Well, yes. Definitely. First of all, it’s very important to say that I’ve been lucky my entire career. I’ve had excellent mentors. And so, everybody’s going to be challenged. Science is challenging. If you’re doing the right science, you don’t know the answer to the experimental questions you’re asking. So it’s challenging for everyone, and I think the people who make it are the people who are surrounded by a good support team, especially good mentors, and I’ve been very lucky. I’ve had some of the best mentors out there. But I certainly had challenges, little and big, from projects not working to details in one’s life that become challenging.
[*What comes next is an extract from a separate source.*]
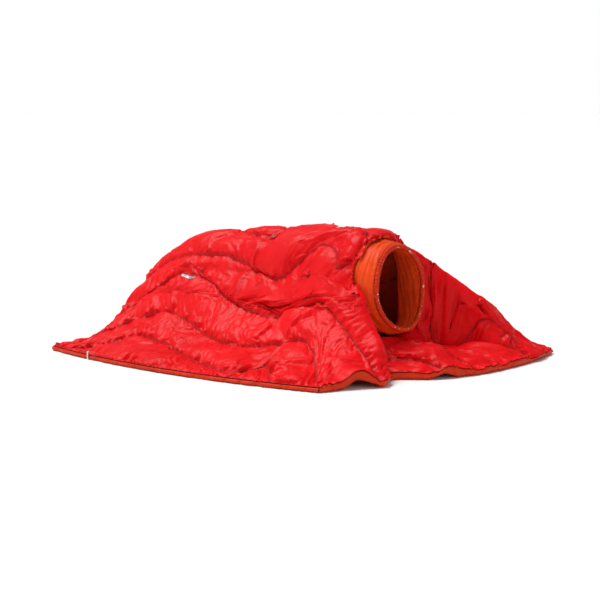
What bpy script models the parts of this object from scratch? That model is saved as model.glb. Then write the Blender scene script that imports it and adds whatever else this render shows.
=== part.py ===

Certainly, the biggest challenge I’ve ever had, ever, is being a mom and that happened last year, and it’s a challenge I’m still working through. It’s an exciting challenge, but it’s very, very challenging. Which is great, it’s a great thing to have two joys in your life rather than just one. My first joy was science and being a research chemist, and now I have a new joy. Both of those things, both chemistry, and your children, require your full heart and your full dedication. It’s a challenge to figure that balance out. I think one of the things I’ve learned over the last year is that sustained commitment will always produce a good outcome, even though your instantaneous outcomes may be negative or positive. Sustained commitment and sustained effort give an overall trajectory that is positive. I think you learn that in grad school, experiments fail but then eventually you keep going, and they work. I actually think this is true in life.
One piece of advice that stands out to me is that you can learn something from everyone. Every person you meet has something they can teach you. And that’s been very, very true. No matter who I’m talking to, no matter where I am, talking to a student, a person I meet in the grocery line, one of my colleagues, I am always learning things. And I think when your ears are open and your eyes are open, you’d be surprised at how much wisdom is out there. I’ve benefited a lot from thinking about how I can learn something from everyone.
The other big thing that I thought of that stays with me is to be humble. And being humble doesn’t just mean not talking about all the awards you won, or whatever. That’s a superficial kind of humbleness. But humble in your thoughts. Meaning that you don’t assume you know everything about a research question, a research problem, a paper, a person; that you leave open the door that you could be wrong or that there’s something that you don’t know. I think that helps in being a good researcher and a thorough researcher, and I also think it helps in being a compassionate human citizen of the world.
I think the most exciting part of our research comes from the marriage between the analysis we do and the synthesis we do. What I mean is that each time we make a nanomaterial, and we look at the formation of the material—so we follow the synthesis using techniques like NMR to study the molecular conversions, as well as follow the products in the electron microscope. And we see this connection between the molecular chemistry and the solid state products. I think making those connections is probably the most exciting moments of our research. Because what I learn there, and what we find is these new pieces of chemistry that I was talking about in the beginning. We find, ‘okay this is how this concept of substitution in inorganic complexes actually applies to this concept of molecular absorption on surfaces that we learned in physics.’ And as we start to connect these two worlds, I think we gain two big things. First of all, we have these scientific insights that could now potentially lead us to a much lower barrier era of developing synthesis for nanoscale materials. But we also have the insight that’s necessary to scale up and ultimately use the materials in the applications we know they’re promising for, let alone discover the new properties they have which we can now associate definitively with the structure of the material. So I think when we make those connections between the molecular chemistry and the solid-state formation and structure, I think those are always the most exciting moments. We make those in a variety of different systems, with applications that range from bio imagining and light-driven catalysis, all the way to anti-corrosion applications and ship coatings.
What’s next for your research?
I think what’s next is, as we make these instantaneous connections—these connections within small areas of these syntheses, when we see this interplay between the molecular chemistry and the bulk material science, it’s always for a very specific system. And what we recognize now, and I think what we recognize as a community, is that often times these insights are not very general. And so one of the things that plague nanochemistry is that each individual reaction, each individual nanoparticle seems to be very isolated in the principles that govern both the formation and the properties of the architecture.
I think for us what’s next is trying to find general principles that can be applied for classes of nanoscale materials, and we’re doing that by, well: one can approach this in a variety of ways. You can try to do it computationally. And you can, of course, try to do this maybe using combinatorial chemistry techniques. But the problem is that in all of those cases, you’re not really sure what you’re screening for. I think if we can make some headway into what are hallmarks of general nanochemistry mechanisms, then we can start to use these fast technological tools that we already have (like robotic chemistry and computational prediction of structures and properties). I think in the phase of research that we are in now, we’re looking for the general principles that we can use as hallmarks and as markers for trying to develop these general nanochemistry principles.